In my book Connected From the Start: Global Learning in the Primary Grades, I offer my rationale for students blogging in public spaces in some detail. The argument is much the same for digital portfolios. My goal is to guide my students as they post online throughout the year, producing a representative portfolio of student accomplishment that each child can share with the world.
Part of my language arts curriculum sets out the goals for grade one children in the area of speaking and social communication. One year, my students decided to make a video to show what they had been learning about this. When we posted this video to our blog, we were startled to get replies from so many students in Australia, who were clearly learning the same things. The idea that other students who live so far away are learning and thinking about the same things as we were was at first surprising and then affirming for my students.
The good news is that if you have already set up a blog for each of your students, they have everything they need to start a digital portfolio. You don't have to use a blog, of course. There are other hosts that you can use for a digital portfolio--a wiki is one good example. It is the content, not the web tool itself, that defines a "digital portfolio."

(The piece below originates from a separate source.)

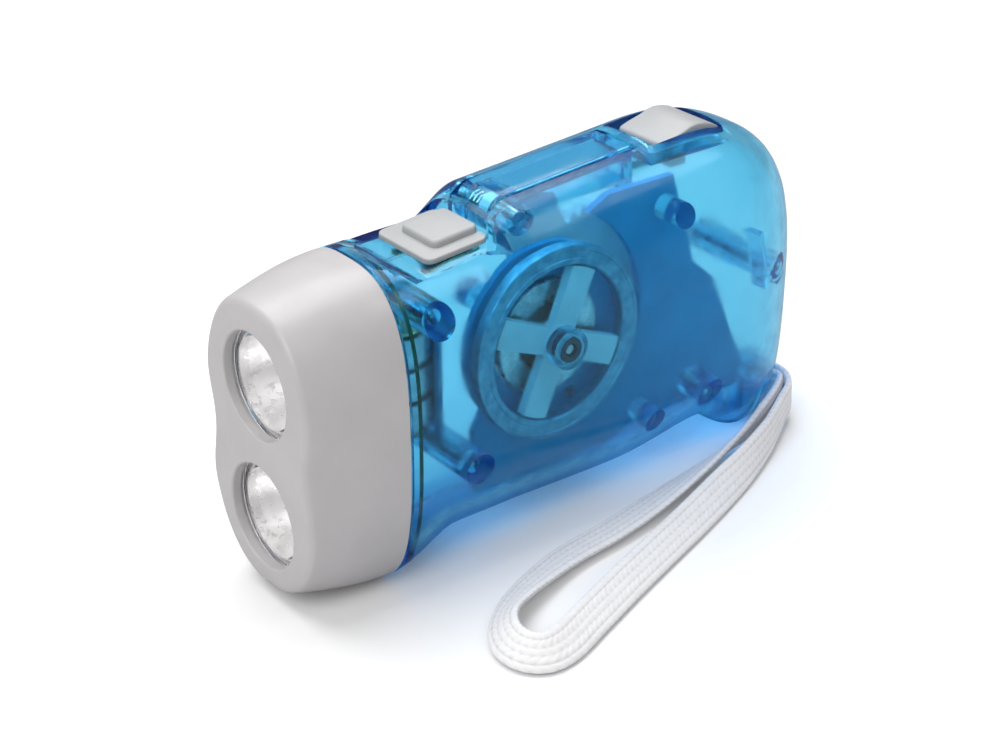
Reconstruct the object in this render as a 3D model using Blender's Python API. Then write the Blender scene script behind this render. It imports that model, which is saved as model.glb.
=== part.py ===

Often, after my students have posted their learning, we've received a comment or an email from a teacher saying that our posts will be used to help their students learn something. I have used what other teachers and their students have posted in the same way. Sharing learning online can have a powerful impact on others, and you never know just what that impact will be. This will never happen, of course, if we tuck ourselves away in private spaces.
Whether you are working with five-year-olds or fifteen-year-olds, the students want to know that what they are learning has value. Sharing learning online often produces affirmation of that value--not just day by day but over time as a student's digital portfolio grows and becomes public evidence of his or her advancing knowledge and skills.